Civil Rights demonstration, Cairo
In the summer 1962, future Harvard student Steve Saltonstall was one of the early wave of white northerners who went into the Jim Crow south to work for civil rights. Still a teenager, Saltonstall assisted a SNCC project in Cairo, Illinois, then a hotbed of KKK activity, that sought to integrate public accommodations built with federal funds.
From there, Saltonstall enlisted on a crew organized by the American Friends Service Committee, to travel fifty miles west to work on a seemingly more mundane project, to help clear a tree-filled drainage ditch near the segregated, all-white community of Circle City, Missouri, that caused the city to flood each year. The AFSC crew was integrated by a single African American woman who, as Saltonstall recalled, "ultimately left the camp for unknown reasons I never fully understood," and as a result, the northerners was visited nightly by night riders. "But the head camp counselor, Mick Micklem," Saltonstall wrote, "was a southerner who persuaded the rednecks to leave. We cleared the trees from the ditch and had a Quaker Meeting in it on the last day of camp. It was a beautiful sight, pink cotton flowers as far as one could see."
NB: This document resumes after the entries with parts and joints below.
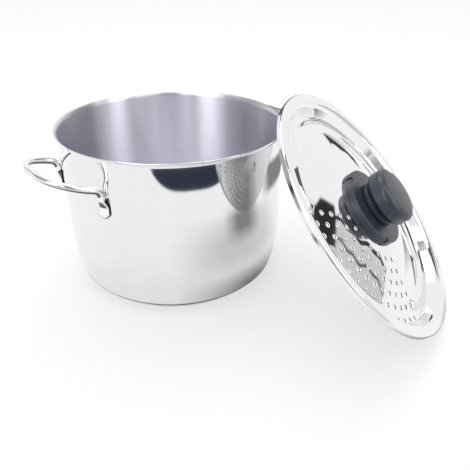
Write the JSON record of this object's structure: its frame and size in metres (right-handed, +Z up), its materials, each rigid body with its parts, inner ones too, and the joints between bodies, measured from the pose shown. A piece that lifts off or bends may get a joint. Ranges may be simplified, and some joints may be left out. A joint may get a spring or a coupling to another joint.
{
  "type": "pasta pot with strainer lid",
  "caption": "Straight-walled steel pasta pot with wire loop handles and a perforated strainer lid that leans on its edge beside it.",
  "frame": {"origin": "centre of the underside of the pot's base, on the surface that the pot stands on", "axes": "+Z up along the pot's axis, +X through the right-hand wire handle, +Y level, away from the side on which the lid stands"},
  "size_m": [0.3683, 0.3859, 0.1908],
  "materials": {
    "pot_steel": "mirror polished outside, brushed round inside",
    "base_steel": "satin, brushed round",
    "core_aluminium": "plain, closed in",
    "wire_steel": "polished",
    "lid_steel": "mirror polished",
    "bakelite": "satin dark blue-grey",
    "insert_brass": "plain, closed in",
    "screw_steel": "plain"
  },
  "bodies": {
    "pot": {"pot_shell": "pot_steel", "base_cap": "base_steel", "base_core": "core_aluminium", "handle_left": "wire_steel", "handle_right": "wire_steel"},
    "lid": {"lid_shell": "lid_steel", "knob_base": "bakelite", "knob_grip": "bakelite", "knob_insert": "insert_brass", "knob_washer": "screw_steel", "knob_screw": "screw_steel"}
  },
  "joints": [
    {"name": "lid_lift", "type": "slide", "parent": "pot", "child": "lid", "axis": [0, 0, 1], "range_m": [0, 0.2]}
  ]
}
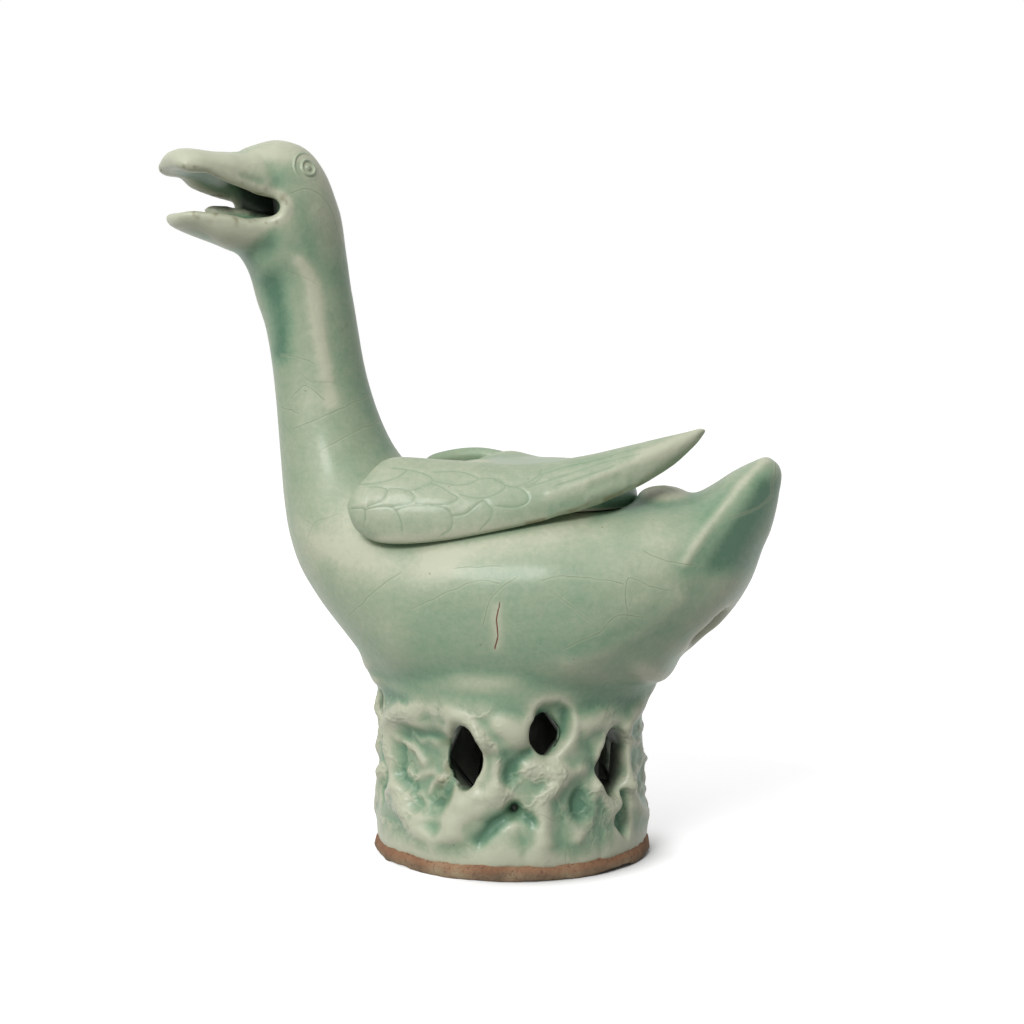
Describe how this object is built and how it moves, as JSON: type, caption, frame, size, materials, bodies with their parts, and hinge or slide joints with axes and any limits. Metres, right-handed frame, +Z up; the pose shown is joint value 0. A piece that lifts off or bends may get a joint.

After college, Saltonstall spent some time as a back to the land hippie and later received a law degree from Northeastern University. Today he does civil trial work in Vermont, with a specialty in personal injury and wrongful death, criminal defense, and civil rights and civil liberties.
From the guide to the Stephen L. Saltonstall Photograph Collection PH 014., 1962, (Special Collections and University Archives, University of Massachusetts Amherst Libraries)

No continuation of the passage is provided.